Thursday, October 18, 2012

Helping Children Sing, Say, and Pray Along


There are some songs, prayers, and words you just have to know in order to participate in a given congregation’s worship.  The list differs from congregation to congregation, but includes such things as the Lord’s Prayer, the creeds, the Doxology, the Gloria Patri, and congregational responses to scripture readings and certain prayers.  Many congregations try to help visitors by listing page numbers in the hymnal where these words can be found.  But at some points in worship things move so quickly that there is hardly time to use that help – especially if you are an early reader.  So we serve our children well when we teach them these words so that they can sing, pray and respond with the whole congregation. 

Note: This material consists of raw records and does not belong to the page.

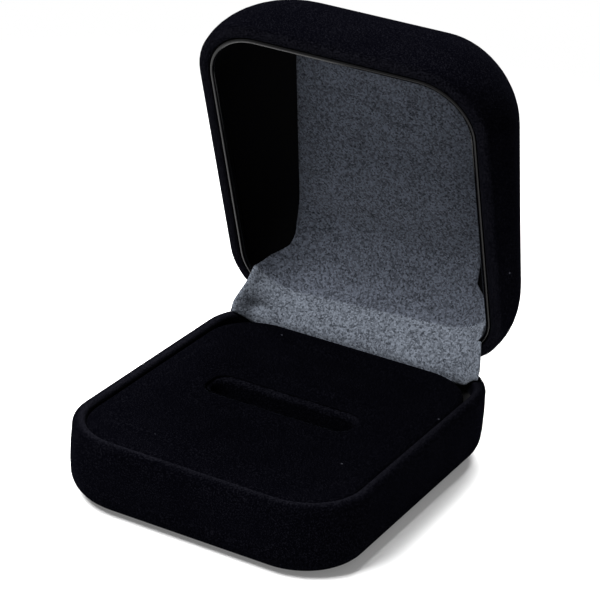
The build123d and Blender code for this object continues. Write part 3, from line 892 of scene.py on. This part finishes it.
class RINGBOX_OT_stage(bpy.types.Operator):
    """Pale floor, soft lamps, white background and camera"""

    bl_idname = "ringbox.stage"
    bl_label = "Stage"

    def execute(self, context):
        scene = context.scene
        scene.view_settings.view_transform = "Standard"
        self.floor()
        self.world(scene)
        self.lamp("key_softbox", place=(-0.16, -0.36, 0.64), size=0.26, power=9.0)
        self.lamp("back_softbox", place=(-0.10, 0.42, 0.58), size=0.40, power=11.0)
        self.lamp("side_softbox", place=(-0.55, 0.20, 0.50), size=0.18, power=1.6)
        self.camera(scene)
        return {"FINISHED"}

    def floor(self):
        """A disc that fades to the white background away from the box."""
        radius, steps, fade_start, fade_end = 400, 64, 70, 240
        finish, tree, out = new_material("pale_studio_floor")
        place = add_node(tree, "ShaderNodeTexCoord").outputs["Object"]
        far = add_node(tree, "ShaderNodeVectorMath", {0: place}, operation="LENGTH")
        fade = add_node(
            tree,
            "ShaderNodeMapRange",
            {"Value": far.outputs["Value"], "From Min": fade_start * MM, "From Max": fade_end * MM},
            interpolation_type="SMOOTHSTEP",
        )
        paint = add_node(tree, "ShaderNodeBsdfDiffuse", {"Color": linear(colours().floor)})
        glow = add_node(tree, "ShaderNodeEmission", {"Color": (1, 1, 1, 1), "Strength": 1.0})
        # to the camera the paint has a little of the background's white
        lit = add_node(tree, "ShaderNodeMixShader", {0: 0.15, 1: paint.outputs[0], 2: glow.outputs[0]})
        ray = add_node(tree, "ShaderNodeLightPath")
        seen = add_node(
            tree,
            "ShaderNodeMixShader",
            {0: ray.outputs["Is Camera Ray"], 1: paint.outputs[0], 2: lit.outputs[0]},
        )
        clear = add_node(tree, "ShaderNodeBsdfTransparent")
        mixed = add_node(
            tree, "ShaderNodeMixShader", {0: fade.outputs["Result"], 1: seen.outputs[0], 2: clear.outputs[0]}
        )
        tree.links.new(mixed.outputs[0], out.inputs["Surface"])
        angle = np.linspace(0, 2 * math.pi, steps, endpoint=False)
        rim = np.column_stack([radius * np.cos(angle), radius * np.sin(angle), np.zeros(steps)])
        corner = np.arange(steps)
        fan = np.stack([np.full(steps, steps), corner, (corner + 1) % steps], 1)
        make_mesh("studio_floor", np.vstack([rim, np.zeros(3)]), [fan], finish, smooth=False)

    def world(self, scene):
        """White to the camera and in reflections, softer as light."""
        world = bpy.data.worlds.new("studio")
        scene.world = world
        world.use_nodes = True
        tree = world.node_tree
        tree.nodes.clear()
        ray = add_node(tree, "ShaderNodeLightPath").outputs
        reflected = add_node(
            tree,
            "ShaderNodeMath",
            {0: ray["Is Glossy Ray"], 1: ray["Is Transmission Ray"]},
            operation="MAXIMUM",
        )
        seen = add_node(
            tree, "ShaderNodeMath", {0: ray["Is Camera Ray"], 1: reflected.outputs[0]}, operation="MAXIMUM"
        )
        plain = add_node(tree, "ShaderNodeBackground", {"Color": (1, 1, 1, 1), "Strength": 1.0})
        soft = add_node(tree, "ShaderNodeBackground", {"Color": (1, 1, 1, 1), "Strength": 0.22})
        mixed = add_node(
            tree, "ShaderNodeMixShader", {0: seen.outputs[0], 1: soft.outputs[0], 2: plain.outputs[0]}
        )
        out = tree.nodes.new("ShaderNodeOutputWorld")
        tree.links.new(mixed.outputs[0], out.inputs["Surface"])

    def lamp(self, name, place, size, power):
        """A square softbox that faces the box, place and size in metres."""
        light = bpy.data.lights.new(name, "AREA")
        light.size, light.energy = size, power
        lamp = bpy.data.objects.new(name, light)
        aim = Vector((0, 0, 0.03))
        lamp.location = place
        lamp.rotation_euler = (aim - Vector(place)).to_track_quat("-Z", "Y").to_euler()
        bpy.context.scene.collection.objects.link(lamp)

    def camera(self, scene):
        """The photograph's viewpoint: azimuth, elevation, distance and roll."""
        azimuth, elevation, roll = (math.radians(v) for v in (27.19, 24.48, 4.31))
        target, distance = Vector((2.25, -1.30, 34.12)), 413.99
        focal, picture, sensor = 2431.95, 600, 36.0  # pixels, pixels, millimetres
        level = math.cos(elevation)
        back = Vector((math.sin(azimuth) * level, -math.cos(azimuth) * level, math.sin(elevation)))
        right = Vector((math.cos(azimuth), math.sin(azimuth), 0))
        up = back.cross(right)
        side = right * math.cos(roll) + up * math.sin(roll)
        high = up * math.cos(roll) - right * math.sin(roll)
        data = bpy.data.cameras.new("camera")
        data.sensor_width = sensor
        data.lens = focal / picture * sensor
        data.clip_start = 0.01
        camera = bpy.data.objects.new("camera", data)
        turn = Matrix((side, high, back)).transposed().to_4x4()
        camera.matrix_world = Matrix.Translation((target + back * distance) * MM) @ turn
        scene.collection.objects.link(camera)
        scene.camera = camera


OPERATORS = (
    RINGBOX_OT_base_velvet,
    RINGBOX_OT_lid_velvet,
    RINGBOX_OT_liner,
    RINGBOX_OT_lining,
    RINGBOX_OT_hinge_cloth,
    RINGBOX_OT_pad,
    RINGBOX_OT_underside,
    RINGBOX_OT_carried_nodes,
    RINGBOX_OT_stage,
)


class RINGBOX_PT_panel(bpy.types.Panel):
    """Lists the sizes, colours and steps"""

    bl_idname = "RINGBOX_PT_panel"
    bl_label = "Ring Box"
    bl_space_type = "VIEW_3D"
    bl_region_type = "UI"
    bl_category = "Ring Box"

    def draw(self, context):
        layout = self.layout
        for group in (context.scene.ring_box_sizes, context.scene.ring_box_colours):
            box = layout.box()
            for name in group.__annotations__:
                box.prop(group, name)
        for operator in OPERATORS:
            layout.operator(operator.bl_idname)


CLASSES = (RingBoxSizes, RingBoxColours, *OPERATORS, RINGBOX_PT_panel)


def register():
    for cls in CLASSES:
        bpy.utils.register_class(cls)
    bpy.types.Scene.ring_box_sizes = PointerProperty(type=RingBoxSizes)
    bpy.types.Scene.ring_box_colours = PointerProperty(type=RingBoxColours)


def unregister():
    del bpy.types.Scene.ring_box_colours
    del bpy.types.Scene.ring_box_sizes
    for cls in reversed(CLASSES):
        bpy.utils.unregister_class(cls)


def main():
    register()
    bpy.ops.ringbox.base_velvet()
    bpy.ops.ringbox.lid_velvet()
    bpy.ops.ringbox.liner()
    bpy.ops.ringbox.lining()
    bpy.ops.ringbox.hinge_cloth()
    bpy.ops.ringbox.pad()
    bpy.ops.ringbox.underside()
    bpy.ops.ringbox.carried_nodes()
    bpy.ops.ringbox.stage()


if __name__ == "__main__":
    main()
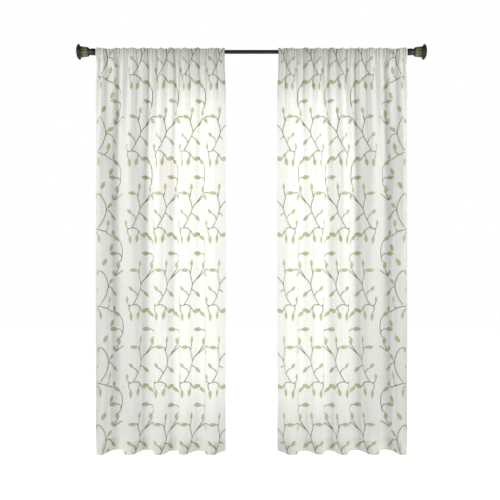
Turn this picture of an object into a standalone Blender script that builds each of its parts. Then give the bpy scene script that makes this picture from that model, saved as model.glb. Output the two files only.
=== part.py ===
"""Two sheer voile rod-pocket curtain panels on one round rod with fluted finials.

Lengths are in metres and +Z is up. The origin is on the rod's axis at mid-length. +X runs along the rod
to the right, as seen from the room, and the panels face -Y. Each panel is one closed sheet of cloth. It
leaves the seam under the rod in small gathers, which merge into five wide folds at the hem. Above the
seam it opens into the pocket, which the rod runs through.
"""

import math

import bmesh
import bpy
import numpy as np

# Rod
ROD_RADIUS = 0.010
ROD_SPAN = 1.639
ROD_SIDES = 32
FIT_GAP = 0.0003

# Cloth of one panel
FLAT_WIDTH = 0.914
HUNG_WIDTH = 0.674
SIDE_CLEARANCE = 0.004
FLARE = 0.010
FLARED_AT = 0.06
SHEET_THICKNESS = 0.0016
HEM_THICKNESS = 0.0028
WALL_THICKNESS = 0.0014
HEM_BOTTOM_Z = -2.108
HEM_HEIGHT = 0.065
HEM_STEP = 0.003
HEM_RISE = 0.009
HEM_RISE_FROM = 0.55
SEAM_Z = -0.070
SEAM_OPENING = 0.004

# Pocket: the walls' middles lie this far from the rod's axis, and their gathers stand out past that
POCKET_REACH = 0.0148
CROWN_HEIGHT = 0.0140
GATHER_REACH = 0.013
CROWN_RUFFLE = 0.005

# Folds, one row for each leg from the panel's outer edge. Legs run in turn to the front and to the back.
# Columns: cloth in the leg, the width it hangs in at the hem, and the strength of its gathers.
FOLD_LEGS = (
    (0.062, 0.024, 0.92),
    (0.110, 0.085, 1.10),
    (0.099, 0.069, 0.95),
    (0.111, 0.089, 1.05),
    (0.093, 0.064, 1.12),
    (0.097, 0.079, 0.90),
    (0.070, 0.043, 1.00),
    (0.095, 0.081, 1.15),
    (0.087, 0.067, 0.88),
    (0.090, 0.073, 1.05),
)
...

Those who attend church school classes may be learning some of these parts of worship there.  But the very best opportunity to learn anything is in the place you will use it and just before you will use it.  So, a little on-the-spot worship education can help the children and enrich worship for older worshipers.

How do you do this?

1.      Select one often misunderstood word to translate for the children and explain what it means in its given phrase. i.e. “the quick and the dead” in the Apostles’ Creed, “Hallowed” in the Lord’s Prayer.
2.      Identify a line that is connected to the day’s theme to discuss and illustrate with stories during the sermon.
3.      Put one phrase into your own words and identify situations in daily life when it can be prayed or sung (as well as in congregational worship).
4.      Explain why you say, sing or pray those words at the particular point in worship that you do, e.g. why do you sing the Gloria Patri after hearing that God promises to forgive us.
5.      Discuss a phrase then use it as the congregation’s response in a responsive reading that enlarges on the meaning of the phrase, e.g. a prayer of confession in which the congregation’s response is “forgive us our depts./trespasses/sins as we forgive….”
6.      Discuss a given phrase or word then ask children to illustrate it.  (Be sure you could illustrate it first!)
 
When do you do this?

1.      Invite the children forward just before the part of worship you want to explore with them.  Talk it through, practice it, then send them back to their seats to do it with everyone else.  (Yes, this could be a children’s time, but it must be moveable.  It is also possible to do a children time aimed at younger children who then leave the sanctuary AND gather the older children at the appropriate time to do this.)
2.      You can locate this discussion in the “real” sermon.  To get the attention of children who may have tuned out, ask all worshipers to open their hymn books to the given prayer or response.  Talk about its meaning as related to the day’s worship theme.  (This not only gives the children information about a given phrase, but also leads them to think sermons might be for them too.)
3.      For big impact, interrupt the piece you want to explore.  “Pardon me, but what did we just say/sing/pray?  What did we mean?”  After talking it through, repeat it together.  For example, at Thanksgiving, interrupt the Doxology to say, “Wait.  Praise God from who all blessings flow?  What is a blessing?”  Define blessing and list some of your own.  In informal congregations worshipers might name some of theirs.  Then sing the Doxology again.

To get started 

This is not something you would want to do every Sunday, but occasionally as the worship theme calls for it. So, make a list of what your children have to know to participate fully in worship in your congregation.  Post it near your work space for a ready reminding reference as you plan worship. (Mine is on a sticky note on my printer.)